Dear Editor,
I write in complete agreement with your editorial of Wednesday February 1, 2023 regarding our awful minibus culture, and to make a few small but important suggestions. Well, one important suggestion is that, in one small step, we immediately – and with finality – remove the chaos being inflicted on society by minibus operators.
Yes, I know you want to know how, because that’s the aspect that’s important. Here is how – by removing the competition that exists between them. What’s wrong with the competition between minibus operators, you ask? Their competition for passengers is what pushes them to speed and race each other, and do other lawless, unconscionable things that they feel will give them an advantage over other competing operators.
What happens when we remove the competitiveness? If they were all hired by the Government, and were Public Servants (or by a private company and were employees), each equally receiving a standard flat salary, would they still desperately see the need to do things (like overloading, using touts, etc) to try to earn more than each other? No. Their chances of earning more than each other would be removed.
Government needs to step in (or arrange for a company to step in) and hire these minibuses and their operators for fixed rental fees and salaries. A certain shift over to a new Guyana, where it is illegal to operate a bus not rented/contracted by the State, is necessary – and is urgent.
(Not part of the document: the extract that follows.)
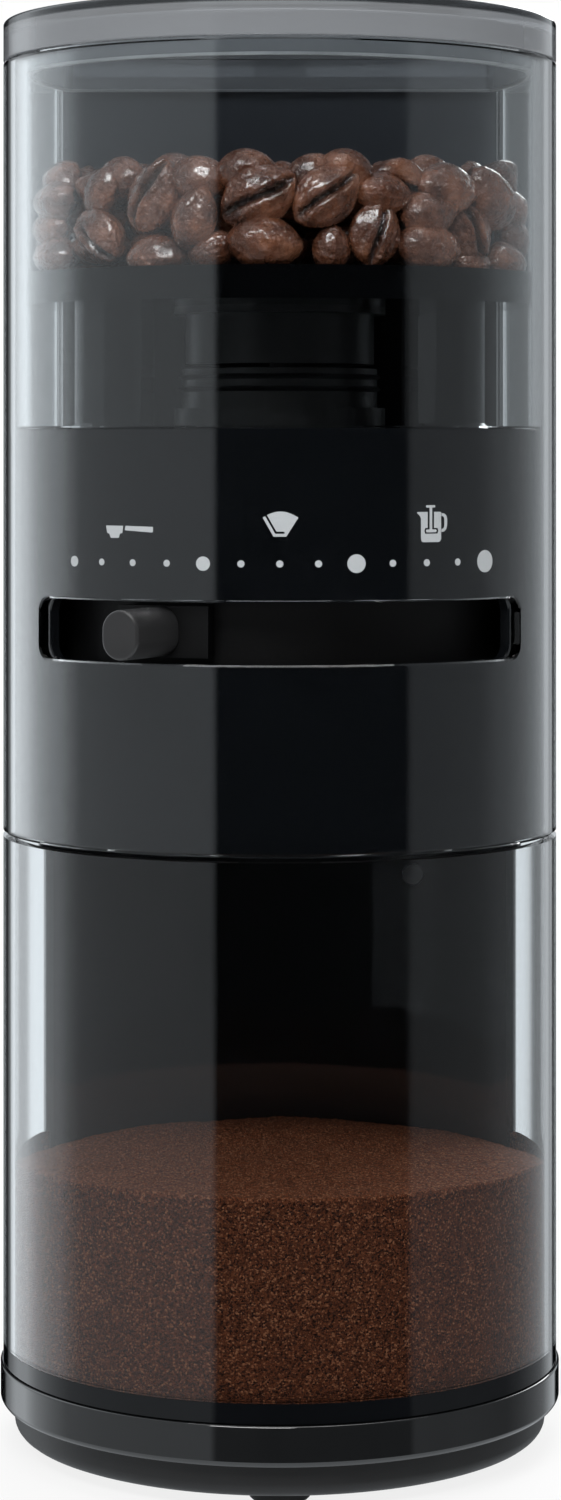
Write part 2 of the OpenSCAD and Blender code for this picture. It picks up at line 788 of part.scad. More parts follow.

Once the buses on the road are all under the control of the State, the State would have more control over the behaviour of bus operators, and we (the citizens through the State) would be able to suspend or fire them as we see fit for improper behaviour and illegalities.
“Public transportation” does not mean transportation supplied to the public. It means transportation provided by the State to her citizens (and not by private individuals who own and operate buses etc). Public transportation is provided at no cost to the Government, as the Government gets cash to pay bus owners and operators by selling bus passes to commuters, who would use the passes on the buses instead of cash. The sale of bus passes would raise enough funds for the State to rent the buses on the road and pay salaries to the bus drivers driving them. And the price for a trip in a bus would not need to go up to facilitate this shift either.
Imagine a Guyana in which a bus operator no longer sees the need to stop in the middle of the road to grab another passenger for his already full bus, but would pick up passengers only if he has space; and would pick up only those who are at the bus stops, because whether he fills his bus or not, he would still get the same salary at the end of the month. His job is to drive around a route and collect passengers, and he does it knowing that overloading his bus is pointless, because it won’t bring him any extra cash. Speeding is equally useless. There would be no more need for that kind of desperation. Imagine it. Imagine what our roads would be like.
For one thing, there would be way less privately-owned cars, and less traffic congestion on the road, as more citizens would finally feel safe enough to opt to use public transportation to save money. Car owners in more developed countries are accustomed to using comfortable public transportation and saving their cars and gas money for trips where public transportation won’t take them. Gustavo Petro, Mayor of Bogotá, rightly said, “A developed country isn’t a place where the poor have cars; it’s where the rich use public transportation.”
Owning and driving a car in Guyana should not be a status symbol. How many of us have looked at the traffic jams in Guyana and seen how, in most cases, each car contains only one person? What’s going to happen when every person can finally afford a car? Where will we place the blame?
Do we love our country and countrymen enough to get this done now? Or do we have to wait for enough foreigners to come here and insist that this present backward system be changed, before we act?